BAS with the 6th Letter at Tattoo (567 Queen West), Thursday (July 31), 9 pm. $15. INK, TM.
When it came time for Queens rapper Bas, born Abbas Hamad, to release his latest project, Last Winter (Dreamville/Interscope), the up-and-coming emcee and his close friend, hip-hop star/Dreamville head J. Cole, had some decisions to make.
"We just did an Interscope deal and we wanted to really make a statement," says Bas (pronounced with a long "ah" sound) over the phone from his hotel room in Vancouver - a recent tour stop where the Dreamville crew have spontaneously decided to record.

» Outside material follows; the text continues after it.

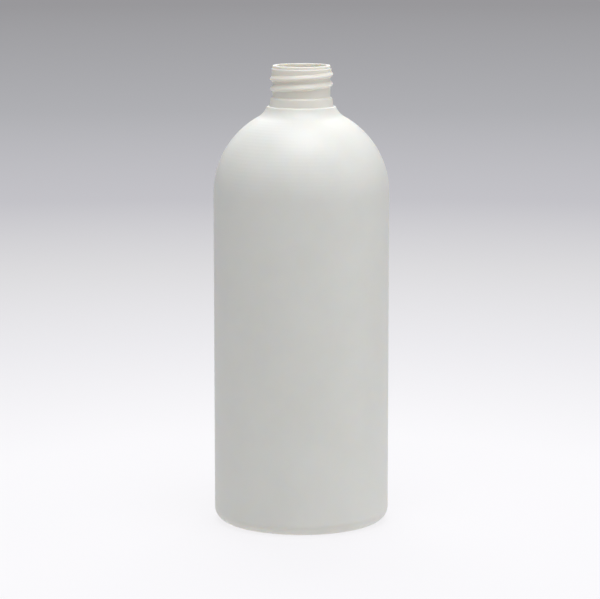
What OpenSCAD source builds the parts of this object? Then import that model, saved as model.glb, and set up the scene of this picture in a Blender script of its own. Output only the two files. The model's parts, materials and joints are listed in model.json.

"Me and Cole would talk.... ‘It's not a mixtape - there's no freestyles, it's all original work, I'm not rapping on other people's beats, so let's just call it what it is.' It's an album even if people aren't necessarily ready for an album from me just yet. But we would have sold ourselves short naming it a mixtape."
The project coasts along on the chillest of summertime beats, matched in serenity by the fluidity of the rapper's flow - indebted a little to his mentor, but individual nonetheless.
The hilarious promo video Dreamville made for the project - a spoof of ESPN's 30 For 30 documentary series with the tagline "An album from a n--ga who ain't got a lot of fans yet" - was characteristic of what separates them from other hip-hop collectives.
"Our main objective is to put classic projects together. It's not about the posturing that's typical in hip-hop," says Bas.
"We just really believe in the road. Cole was signed two years before his first album came out. Those two years he's going city to city - it's like a campaign trail. As far as image, we're not concerned about it, cuz that stuff is not real. Other people do it for perception, for social media, for the internet."
Bas started by tagging along with Cole, making music on the road and observing. Then, over multiple tours, he slowly built his live skills, going from performing one song to 15-, 30- and 45-minutes sets, until now, his headlining tour.
That practice also honed his craft.
"When you watch a live show every night, you take in the moments that the crowd really responds to and anticipates," he says. "That changes how you write songs, because you have to write those moments into the songs."
There won't be any inside jokes to make about album two. Bas - and his fans - have arrived.